[EXERCISE INPUTS start]
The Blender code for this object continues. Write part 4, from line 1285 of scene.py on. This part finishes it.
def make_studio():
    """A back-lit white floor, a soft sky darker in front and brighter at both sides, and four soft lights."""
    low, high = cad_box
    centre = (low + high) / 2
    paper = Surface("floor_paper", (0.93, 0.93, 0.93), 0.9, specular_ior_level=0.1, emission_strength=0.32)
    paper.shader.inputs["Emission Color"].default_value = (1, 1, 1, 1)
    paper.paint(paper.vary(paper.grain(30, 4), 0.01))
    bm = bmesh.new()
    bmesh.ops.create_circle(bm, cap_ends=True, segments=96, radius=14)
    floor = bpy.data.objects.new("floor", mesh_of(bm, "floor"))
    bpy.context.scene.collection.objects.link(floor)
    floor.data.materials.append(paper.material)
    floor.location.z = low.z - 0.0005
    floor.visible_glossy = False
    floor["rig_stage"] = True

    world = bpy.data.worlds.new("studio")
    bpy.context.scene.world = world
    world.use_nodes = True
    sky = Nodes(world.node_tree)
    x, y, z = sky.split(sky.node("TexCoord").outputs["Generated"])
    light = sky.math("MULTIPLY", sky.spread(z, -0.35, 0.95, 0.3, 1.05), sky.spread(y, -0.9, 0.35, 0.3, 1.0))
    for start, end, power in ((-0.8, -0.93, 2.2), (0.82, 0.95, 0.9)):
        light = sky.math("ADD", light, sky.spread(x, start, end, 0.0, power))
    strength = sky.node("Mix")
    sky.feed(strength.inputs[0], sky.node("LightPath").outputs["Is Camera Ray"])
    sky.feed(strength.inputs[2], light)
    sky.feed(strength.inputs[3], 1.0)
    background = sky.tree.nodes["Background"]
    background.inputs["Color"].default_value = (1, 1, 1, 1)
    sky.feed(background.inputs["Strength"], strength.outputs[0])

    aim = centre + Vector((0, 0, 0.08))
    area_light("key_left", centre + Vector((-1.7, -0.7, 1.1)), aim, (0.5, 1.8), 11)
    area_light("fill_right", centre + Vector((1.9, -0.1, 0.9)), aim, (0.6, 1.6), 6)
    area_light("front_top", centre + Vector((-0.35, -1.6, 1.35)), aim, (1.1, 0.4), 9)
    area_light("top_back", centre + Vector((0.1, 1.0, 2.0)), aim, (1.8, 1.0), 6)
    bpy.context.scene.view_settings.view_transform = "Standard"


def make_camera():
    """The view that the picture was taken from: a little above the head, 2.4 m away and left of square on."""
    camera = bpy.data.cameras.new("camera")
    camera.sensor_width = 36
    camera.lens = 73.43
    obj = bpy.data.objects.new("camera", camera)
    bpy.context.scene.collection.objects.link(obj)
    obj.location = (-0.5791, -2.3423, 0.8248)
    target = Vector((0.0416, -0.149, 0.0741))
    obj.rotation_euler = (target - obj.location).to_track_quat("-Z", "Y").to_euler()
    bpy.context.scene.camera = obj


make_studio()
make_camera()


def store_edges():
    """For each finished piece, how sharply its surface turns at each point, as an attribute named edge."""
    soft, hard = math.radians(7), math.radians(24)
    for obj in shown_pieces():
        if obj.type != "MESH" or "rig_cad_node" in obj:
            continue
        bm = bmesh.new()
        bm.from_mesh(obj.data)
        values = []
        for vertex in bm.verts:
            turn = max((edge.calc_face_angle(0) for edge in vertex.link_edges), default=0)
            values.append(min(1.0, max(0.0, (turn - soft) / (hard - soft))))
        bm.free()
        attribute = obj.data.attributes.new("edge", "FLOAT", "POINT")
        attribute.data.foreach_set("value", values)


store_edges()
[EXERCISE INPUTS end]
[EXERCISE INPUTS start]
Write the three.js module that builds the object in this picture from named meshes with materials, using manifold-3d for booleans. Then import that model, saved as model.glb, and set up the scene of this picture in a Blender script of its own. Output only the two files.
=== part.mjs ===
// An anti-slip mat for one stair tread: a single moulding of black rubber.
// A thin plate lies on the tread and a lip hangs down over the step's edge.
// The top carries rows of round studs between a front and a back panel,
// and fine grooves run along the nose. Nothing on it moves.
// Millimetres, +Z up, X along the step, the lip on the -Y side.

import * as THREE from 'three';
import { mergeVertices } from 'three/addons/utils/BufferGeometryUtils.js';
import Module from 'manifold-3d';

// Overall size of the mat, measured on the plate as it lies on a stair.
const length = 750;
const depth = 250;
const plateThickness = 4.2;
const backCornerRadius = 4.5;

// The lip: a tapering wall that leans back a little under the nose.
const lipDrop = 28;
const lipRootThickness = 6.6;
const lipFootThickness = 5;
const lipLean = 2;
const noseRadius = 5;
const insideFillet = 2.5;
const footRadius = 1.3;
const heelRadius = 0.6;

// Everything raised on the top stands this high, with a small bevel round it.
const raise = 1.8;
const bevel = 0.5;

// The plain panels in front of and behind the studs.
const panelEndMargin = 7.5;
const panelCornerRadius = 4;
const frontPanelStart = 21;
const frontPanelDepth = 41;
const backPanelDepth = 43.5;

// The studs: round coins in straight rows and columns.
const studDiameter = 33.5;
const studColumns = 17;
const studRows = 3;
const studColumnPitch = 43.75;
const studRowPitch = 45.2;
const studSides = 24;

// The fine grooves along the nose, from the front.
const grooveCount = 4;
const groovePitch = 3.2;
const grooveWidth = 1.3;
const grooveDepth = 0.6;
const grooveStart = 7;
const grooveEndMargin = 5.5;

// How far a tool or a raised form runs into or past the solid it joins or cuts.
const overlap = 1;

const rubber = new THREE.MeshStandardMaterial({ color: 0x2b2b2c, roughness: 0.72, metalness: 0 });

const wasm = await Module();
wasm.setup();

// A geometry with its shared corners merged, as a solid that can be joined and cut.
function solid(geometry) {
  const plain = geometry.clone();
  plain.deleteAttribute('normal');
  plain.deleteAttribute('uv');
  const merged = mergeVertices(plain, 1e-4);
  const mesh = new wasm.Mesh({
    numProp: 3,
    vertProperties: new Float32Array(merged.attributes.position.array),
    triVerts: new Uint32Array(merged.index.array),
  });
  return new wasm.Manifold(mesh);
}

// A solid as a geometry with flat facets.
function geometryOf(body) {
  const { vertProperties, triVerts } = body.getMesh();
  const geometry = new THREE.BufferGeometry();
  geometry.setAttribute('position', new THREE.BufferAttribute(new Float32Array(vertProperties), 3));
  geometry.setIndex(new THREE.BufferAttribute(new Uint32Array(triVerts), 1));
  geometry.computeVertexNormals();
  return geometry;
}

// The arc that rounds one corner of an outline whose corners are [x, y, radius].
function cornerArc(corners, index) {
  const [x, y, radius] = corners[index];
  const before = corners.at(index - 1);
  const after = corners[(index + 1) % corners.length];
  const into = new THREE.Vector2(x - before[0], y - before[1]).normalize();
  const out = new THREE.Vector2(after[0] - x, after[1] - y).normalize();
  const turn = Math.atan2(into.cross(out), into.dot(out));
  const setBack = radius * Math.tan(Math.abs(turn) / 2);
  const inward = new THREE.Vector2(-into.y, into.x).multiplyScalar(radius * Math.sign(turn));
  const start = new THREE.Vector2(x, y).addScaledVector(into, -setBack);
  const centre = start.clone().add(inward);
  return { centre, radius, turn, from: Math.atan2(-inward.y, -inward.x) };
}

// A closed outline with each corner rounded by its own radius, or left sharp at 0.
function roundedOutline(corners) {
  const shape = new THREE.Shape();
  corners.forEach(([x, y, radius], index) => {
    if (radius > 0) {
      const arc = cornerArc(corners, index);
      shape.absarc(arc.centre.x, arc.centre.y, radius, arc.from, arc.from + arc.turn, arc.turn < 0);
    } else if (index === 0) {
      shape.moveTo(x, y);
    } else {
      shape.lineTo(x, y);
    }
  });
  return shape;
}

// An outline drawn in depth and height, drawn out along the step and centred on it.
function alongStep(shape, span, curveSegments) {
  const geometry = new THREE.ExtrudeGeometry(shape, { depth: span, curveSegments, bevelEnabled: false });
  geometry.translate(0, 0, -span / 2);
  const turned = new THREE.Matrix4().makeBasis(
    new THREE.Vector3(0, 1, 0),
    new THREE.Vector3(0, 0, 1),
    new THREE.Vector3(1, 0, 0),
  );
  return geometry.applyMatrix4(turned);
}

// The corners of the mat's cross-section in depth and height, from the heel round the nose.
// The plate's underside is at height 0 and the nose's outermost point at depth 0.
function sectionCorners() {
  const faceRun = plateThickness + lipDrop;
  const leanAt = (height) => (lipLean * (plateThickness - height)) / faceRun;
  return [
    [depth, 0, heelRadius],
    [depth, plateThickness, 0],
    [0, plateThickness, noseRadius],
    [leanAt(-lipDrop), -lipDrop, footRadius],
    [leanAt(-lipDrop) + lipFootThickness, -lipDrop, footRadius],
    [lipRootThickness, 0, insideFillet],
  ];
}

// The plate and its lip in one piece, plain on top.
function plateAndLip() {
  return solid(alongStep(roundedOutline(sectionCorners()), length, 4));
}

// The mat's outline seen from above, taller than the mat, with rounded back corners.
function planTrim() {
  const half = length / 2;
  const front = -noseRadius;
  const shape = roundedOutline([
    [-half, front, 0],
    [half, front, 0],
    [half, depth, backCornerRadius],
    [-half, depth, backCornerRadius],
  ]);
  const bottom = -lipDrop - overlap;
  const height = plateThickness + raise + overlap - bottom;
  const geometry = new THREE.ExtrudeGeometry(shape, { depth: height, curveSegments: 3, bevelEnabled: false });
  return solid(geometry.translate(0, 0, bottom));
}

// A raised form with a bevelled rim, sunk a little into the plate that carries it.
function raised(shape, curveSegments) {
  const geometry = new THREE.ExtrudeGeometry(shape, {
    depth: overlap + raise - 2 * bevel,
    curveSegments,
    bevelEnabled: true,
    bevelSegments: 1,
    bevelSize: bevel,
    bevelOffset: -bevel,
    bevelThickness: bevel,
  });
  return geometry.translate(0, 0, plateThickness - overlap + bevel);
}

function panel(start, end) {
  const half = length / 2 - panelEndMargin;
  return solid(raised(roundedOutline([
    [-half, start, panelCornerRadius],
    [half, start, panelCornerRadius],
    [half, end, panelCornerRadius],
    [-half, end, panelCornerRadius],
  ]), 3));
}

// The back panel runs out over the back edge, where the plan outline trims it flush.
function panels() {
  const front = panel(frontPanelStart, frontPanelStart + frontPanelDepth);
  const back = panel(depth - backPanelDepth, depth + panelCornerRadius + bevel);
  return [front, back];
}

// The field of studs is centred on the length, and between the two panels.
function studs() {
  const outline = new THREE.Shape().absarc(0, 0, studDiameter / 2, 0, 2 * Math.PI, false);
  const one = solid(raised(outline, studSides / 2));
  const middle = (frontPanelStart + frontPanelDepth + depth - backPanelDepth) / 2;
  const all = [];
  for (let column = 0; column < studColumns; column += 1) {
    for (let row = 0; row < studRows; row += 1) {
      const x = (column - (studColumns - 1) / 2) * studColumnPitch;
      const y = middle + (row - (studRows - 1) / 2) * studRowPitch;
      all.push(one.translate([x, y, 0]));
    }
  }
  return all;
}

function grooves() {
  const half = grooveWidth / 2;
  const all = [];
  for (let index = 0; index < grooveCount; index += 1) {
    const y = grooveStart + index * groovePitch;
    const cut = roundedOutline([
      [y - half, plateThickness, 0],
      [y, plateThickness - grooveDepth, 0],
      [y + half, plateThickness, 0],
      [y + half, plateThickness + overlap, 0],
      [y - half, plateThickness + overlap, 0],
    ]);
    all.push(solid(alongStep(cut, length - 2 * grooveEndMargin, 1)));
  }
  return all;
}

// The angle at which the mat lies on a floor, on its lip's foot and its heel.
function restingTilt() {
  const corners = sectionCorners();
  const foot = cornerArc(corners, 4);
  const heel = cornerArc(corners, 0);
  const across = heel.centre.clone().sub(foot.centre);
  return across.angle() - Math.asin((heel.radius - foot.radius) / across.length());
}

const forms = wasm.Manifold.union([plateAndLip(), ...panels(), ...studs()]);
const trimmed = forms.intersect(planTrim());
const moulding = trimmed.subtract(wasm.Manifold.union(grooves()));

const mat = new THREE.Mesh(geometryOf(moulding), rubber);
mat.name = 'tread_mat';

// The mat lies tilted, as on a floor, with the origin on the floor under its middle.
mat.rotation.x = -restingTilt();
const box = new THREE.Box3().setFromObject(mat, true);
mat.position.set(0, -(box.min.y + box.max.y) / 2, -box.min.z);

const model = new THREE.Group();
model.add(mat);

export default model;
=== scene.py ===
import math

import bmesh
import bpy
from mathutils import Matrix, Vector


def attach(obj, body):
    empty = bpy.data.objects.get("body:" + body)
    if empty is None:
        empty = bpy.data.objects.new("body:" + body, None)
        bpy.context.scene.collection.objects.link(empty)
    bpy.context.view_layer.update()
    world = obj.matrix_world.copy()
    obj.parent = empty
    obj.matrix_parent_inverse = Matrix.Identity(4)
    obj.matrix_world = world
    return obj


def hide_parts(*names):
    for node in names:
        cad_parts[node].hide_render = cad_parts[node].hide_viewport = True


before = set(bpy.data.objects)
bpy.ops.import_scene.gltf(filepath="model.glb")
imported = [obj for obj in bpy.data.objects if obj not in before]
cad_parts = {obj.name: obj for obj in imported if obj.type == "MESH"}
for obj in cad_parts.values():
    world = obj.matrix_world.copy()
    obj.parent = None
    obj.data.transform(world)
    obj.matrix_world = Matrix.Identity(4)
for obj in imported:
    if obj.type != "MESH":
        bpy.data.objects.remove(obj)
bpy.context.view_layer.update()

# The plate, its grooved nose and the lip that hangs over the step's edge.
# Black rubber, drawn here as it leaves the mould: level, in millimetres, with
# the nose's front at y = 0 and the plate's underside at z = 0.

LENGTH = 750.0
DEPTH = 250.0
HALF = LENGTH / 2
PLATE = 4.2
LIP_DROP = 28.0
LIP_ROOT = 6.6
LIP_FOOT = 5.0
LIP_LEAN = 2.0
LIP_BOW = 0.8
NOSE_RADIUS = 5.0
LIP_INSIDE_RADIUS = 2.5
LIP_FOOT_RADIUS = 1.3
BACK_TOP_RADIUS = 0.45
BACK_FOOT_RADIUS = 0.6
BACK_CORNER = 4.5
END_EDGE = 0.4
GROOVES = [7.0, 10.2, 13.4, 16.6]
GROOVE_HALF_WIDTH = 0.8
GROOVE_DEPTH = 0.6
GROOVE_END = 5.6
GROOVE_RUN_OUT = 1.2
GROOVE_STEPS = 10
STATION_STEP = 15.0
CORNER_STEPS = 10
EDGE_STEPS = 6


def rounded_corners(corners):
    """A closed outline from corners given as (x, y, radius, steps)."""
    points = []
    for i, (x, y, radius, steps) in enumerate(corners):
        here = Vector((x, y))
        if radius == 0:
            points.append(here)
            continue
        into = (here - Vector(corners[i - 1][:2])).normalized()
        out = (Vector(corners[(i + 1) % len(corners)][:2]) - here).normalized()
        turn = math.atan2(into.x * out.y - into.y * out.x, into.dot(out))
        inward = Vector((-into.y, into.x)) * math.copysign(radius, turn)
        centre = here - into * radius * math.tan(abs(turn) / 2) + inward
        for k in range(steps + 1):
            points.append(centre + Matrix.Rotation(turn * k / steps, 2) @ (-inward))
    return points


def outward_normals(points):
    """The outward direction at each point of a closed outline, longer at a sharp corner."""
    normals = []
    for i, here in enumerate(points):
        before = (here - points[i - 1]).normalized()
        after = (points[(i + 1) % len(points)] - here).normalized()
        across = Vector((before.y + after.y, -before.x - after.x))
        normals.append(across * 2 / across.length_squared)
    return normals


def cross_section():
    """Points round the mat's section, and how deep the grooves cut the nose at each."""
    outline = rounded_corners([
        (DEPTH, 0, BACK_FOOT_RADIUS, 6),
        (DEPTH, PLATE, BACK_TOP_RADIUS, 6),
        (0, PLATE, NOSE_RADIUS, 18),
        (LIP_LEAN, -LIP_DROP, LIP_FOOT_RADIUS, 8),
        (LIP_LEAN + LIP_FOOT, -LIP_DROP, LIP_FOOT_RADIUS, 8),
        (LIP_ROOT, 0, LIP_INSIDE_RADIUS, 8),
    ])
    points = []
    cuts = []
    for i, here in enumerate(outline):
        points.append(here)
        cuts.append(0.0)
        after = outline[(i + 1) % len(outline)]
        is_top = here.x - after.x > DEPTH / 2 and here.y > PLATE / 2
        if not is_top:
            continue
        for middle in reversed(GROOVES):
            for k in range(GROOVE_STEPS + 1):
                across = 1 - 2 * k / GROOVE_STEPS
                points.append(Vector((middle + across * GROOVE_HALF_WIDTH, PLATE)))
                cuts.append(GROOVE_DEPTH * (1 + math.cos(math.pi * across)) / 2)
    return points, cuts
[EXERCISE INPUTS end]
▸ INSTRUCTION
Print the lines from the line containing "under its middle." to the line containing "for node in", both ends included, exactly and with nothing added.

▸ CORRECT RESPONSE
// The mat lies tilted, as on a floor, with the origin on the floor under its middle.
mat.rotation.x = -restingTilt();
const box = new THREE.Box3().setFromObject(mat, true);
mat.position.set(0, -(box.min.y + box.max.y) / 2, -box.min.z);

const model = new THREE.Group();
model.add(mat);

export default model;
=== scene.py ===
import math

import bmesh
import bpy
from mathutils import Matrix, Vector


def attach(obj, body):
    empty = bpy.data.objects.get("body:" + body)
    if empty is None:
        empty = bpy.data.objects.new("body:" + body, None)
        bpy.context.scene.collection.objects.link(empty)
    bpy.context.view_layer.update()
    world = obj.matrix_world.copy()
    obj.parent = empty
    obj.matrix_parent_inverse = Matrix.Identity(4)
    obj.matrix_world = world
    return obj


def hide_parts(*names):
    for node in names:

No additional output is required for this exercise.